The truth is (which I have to laugh at while imagining how the introductions would go), most of my dearest friends from around the world would fail her character tests immediately, simply on appearance alone. Those that passed initially – that appeared on the outside to be “good girls” or “respectable men,” would then fail once she knew their values and morals to be different from hers. If she really knew me, I would absolutely fail.

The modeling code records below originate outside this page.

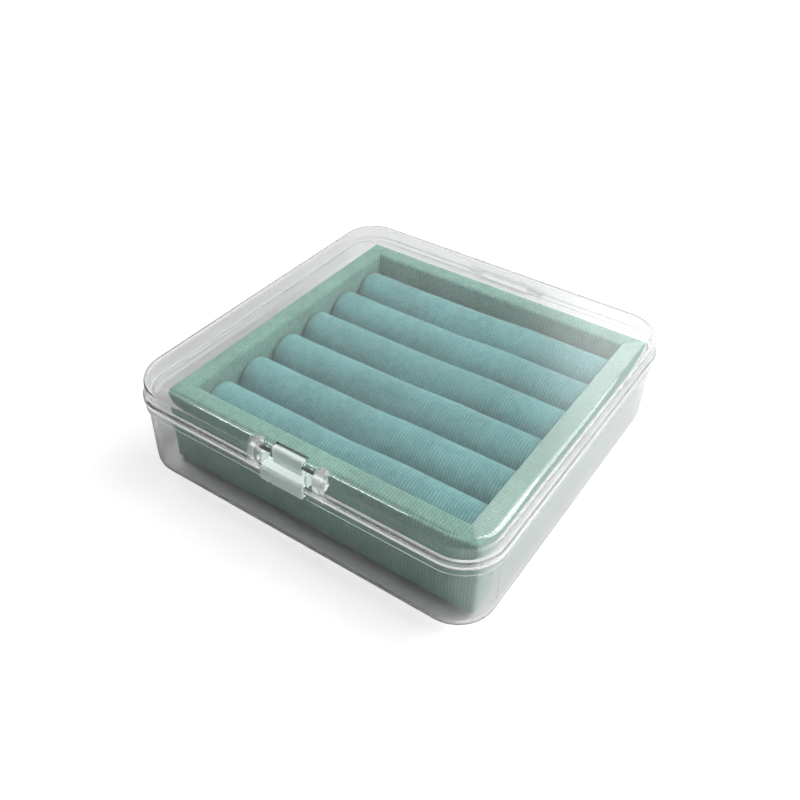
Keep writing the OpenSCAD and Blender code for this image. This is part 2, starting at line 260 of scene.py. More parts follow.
class Effects:
    """Node groups that more than one finish shares. Each is built once."""

    def __init__(self) -> None:
        """Builds the groups."""
        self.ribs = self._build_ribs()
        self.mottle = self._build_mottle()
        self.hairlines = self._build_hairlines()
        self.zone = self._build_zone()

    @staticmethod
    def _group(
        name: str, vectors: tuple[str, ...], numbers: dict[str, float], outputs: tuple[str, ...]
    ) -> bpy.types.NodeTree:
        """Starts a group with its sockets.

        Args:
            name: The group's name.
            vectors: The names of its vector inputs.
            numbers: Its number inputs and their defaults.
            outputs: The names of its number outputs.

        Returns:
            The group, with its input and output nodes in place.
        """
        tree = bpy.data.node_groups.new(name, "ShaderNodeTree")
        for key in vectors:
            tree.interface.new_socket(key, in_out="INPUT", socket_type="NodeSocketVector")
        for key, value in numbers.items():
            socket = tree.interface.new_socket(key, in_out="INPUT", socket_type="NodeSocketFloat")
            socket.default_value = value
        for key in outputs:
            tree.interface.new_socket(key, in_out="OUTPUT", socket_type="NodeSocketFloat")
        tree.nodes.new("NodeGroupInput").name = "in"
        tree.nodes.new("NodeGroupOutput").name = "out"
        return tree

    def _build_ribs(self) -> bpy.types.NodeTree:
        """Fine ribs that follow one another along one coordinate, broken up as woven velvet is.

        Returns:
            A group with the inputs Place, Along, Pitch and Wander and the outputs Height and Line.
        """
        sizes = {"Pitch": 0.0011, "Wander": 0.00008}
        tree = self._group("velvet_ribs", ("Place", "Along"), sizes, ("Height", "Line"))
        start = tree.nodes["in"].outputs
        along = tree.nodes.new("ShaderNodeVectorMath")
        along.operation = "DOT_PRODUCT"
        tree.links.new(start["Place"], along.inputs[0])
        tree.links.new(start["Along"], along.inputs[1])
        drift = math_node(tree, "SUBTRACT", noise_node(tree, start["Place"], 190.0), 0.5)
        shift = math_node(tree, "MULTIPLY_ADD", drift, start["Wander"], along.outputs["Value"])
        turns = math_node(tree, "DIVIDE", shift, start["Pitch"])
        wave = math_node(tree, "SINE", math_node(tree, "MULTIPLY", turns, math.tau))
        rise = spread_node(tree, wave, (-1.0, 0.7), (0.0, 1.0))
        wear = noise_node(tree, start["Place"], 420.0, 3.0)
        line = math_node(tree, "MULTIPLY", rise, spread_node(tree, wear, (0.3, 0.65), (0.35, 1.0)))
        fibre = noise_node(tree, start["Place"], 2600.0)
        height = math_node(tree, "MULTIPLY_ADD", fibre, 0.45, line)
        tree.links.new(height, tree.nodes["out"].inputs["Height"])
        tree.links.new(line, tree.nodes["out"].inputs["Line"])
        return tree

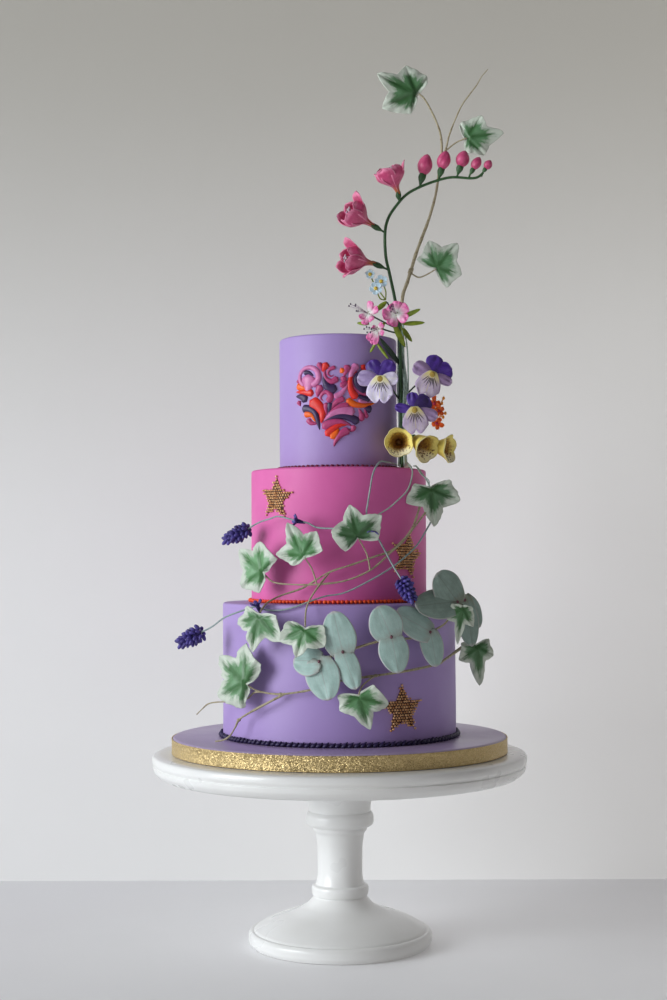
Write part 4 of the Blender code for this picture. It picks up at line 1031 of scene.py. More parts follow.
def wire(shape, keys, radius, end=None, sides=8, knots=0.0, kind=0, seed=1):
    """A taped wire or twig through its places, tapering to its end, with slight knots."""
    path = smooth_path(keys, 6)
    last = radius if end is None else end
    radii = []
    for i, spot in enumerate(path):
        t = i / (len(path) - 1)
        bump = noise.noise(spot * 0.16 + Vector((seed, 0, 0)))
        radii.append((radius + (last - radius) * t) * (1 + knots * bump))
    shape.tube(path, radii, sides, lambda t: (t, 0.0, 0.0), kind)


def make_twigs(twig):
    first, second, lower = Shape(), Shape(), Shape()
    wire(first, TWIG_UPPER_1, 1.05, 0.8, knots=0.35)
    wire(first, TO_IVY_9, 0.85, 0.7, knots=0.25)
    first.piece("twig_over_pink_tier", twig, "twig_tape", ["twig_upper_1"])
    wire(second, TWIG_UPPER_2, 0.95, 0.7, knots=0.35, seed=2)
    wire(second, TO_IVY_5, 0.75, 0.6)
    wire(second, TO_IVY_7, 0.75, 0.6)
    second.piece("twig_below_pink_tier", twig, "twig_tape", ["twig_upper_2"])
    wire(lower, TWIG_LOWER, 1.35, 0.5, knots=0.35, seed=3)
    wire(lower, TO_BOARD, 1.15, 0.6, knots=0.35, seed=4)
    wire(lower, TO_IVY_10, 0.75, 0.6)
    wire(lower, TO_IVY_11, 0.75, 0.6)
    for spot in (TWIG_LOWER[7], TWIG_LOWER[4], TO_BOARD[3]):
        lower.ball(Vector(spot), (1.9, 1.7, 1.5))
    lower.piece("twig_round_bottom_tier", twig, "twig_tape", ["twig_lower"])


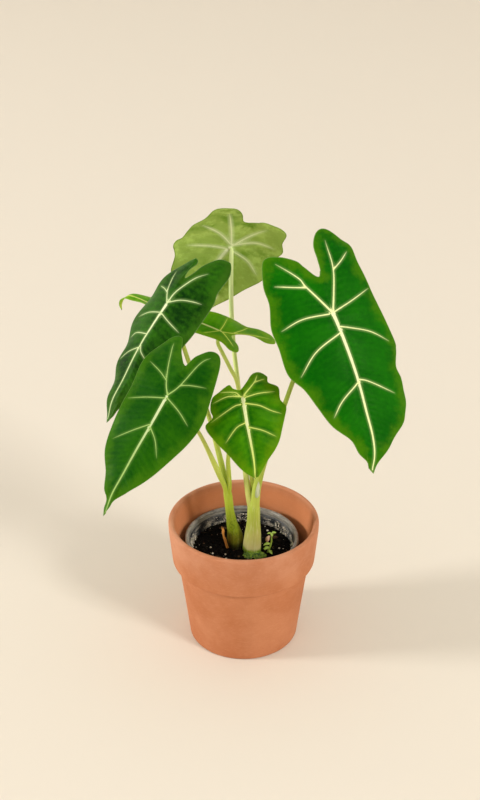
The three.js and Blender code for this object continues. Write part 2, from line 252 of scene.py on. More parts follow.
def soft_light(name, place, size, power):
    lamp = bpy.data.lights.new(name, "AREA")
    lamp.size = size
    lamp.energy = power
    lamp.color = WINDOW_COLOUR
    made = bpy.data.objects.new(name, lamp)
    made.location = place
    made.rotation_euler = (LIT_POINT - Vector(place)).to_track_quat("-Z", "Y").to_euler()
    bpy.context.collection.objects.link(made)


backdrop()
for name, (place, size, power) in WINDOWS.items():
    soft_light(name, place, size, power)
world = bpy.data.worlds.new("room")
world.use_nodes = True
background = world.node_tree.nodes["Background"]
background.inputs[0].default_value = WORLD_COLOUR
background.inputs[1].default_value = WORLD_STRENGTH
bpy.context.scene.world = world
print("lights:", list(WINDOWS))

# %% [markdown]
# ## The clay pot
#
# A clay pot is pressed in a spinning mould: a slightly tapered body, a deep collar that steps
# out, and a rounded lip. It could be stacked from cones and rings, but it is really one profile
# turned about its axis, so its profile is drawn as a chain of edges with round corners and spun.
# The drain holes are bored through the floor afterwards. The fired clay is matt and mottled,
# dusty on the outside of the collar, and has fine lines round it from the turning. Inside the
# mouth it is painted warmer and lighter, as painted light for the light thrown from wall to wall.


# %% Clay pot shape
_, CLAY_RIM, CLAY_FOOT, CLAY_TOP = size_of("terracotta_pot")
CLAY_INNER_RIM = CLAY_RIM - 5
COLLAR_FOOT, COLLAR_FOOT_RADIUS = 84.0, 66.8
BODY_TOP_RADIUS, BASE_RADIUS, FLOOR_TOP, FLOOR_RADIUS = 61.4, 51.5, 8.0, 44.0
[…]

So, this can make life a bit challenging here. It’s hard when the types of people you choose for friends are considered “bad characters” by others that you live and work with, and thereby you’re left balancing and negotiating friendships that matter to you with other relationships that are essential to your current existence. All the while you’re reminded that if you let down your shell you’ll be judged as a bad person as well, and so you maintain this shell for diplomacy’s sake, because after all, you’re there as a ambassador to your school. I am here as a student, to learn and maybe be helpful in some small way – not to make waves, even when my inner wave-maker craves to. So this brings me back to my current grapplings: how to stay true to myself while keeping parts of myself hidden by necessity, and how to maintain things that are important to me personally (and keeping some level of independence), while also maintaining my responsibility to my family and community here – which I also value – and not being lwake. This dialectic may take me a while to learn to embrace.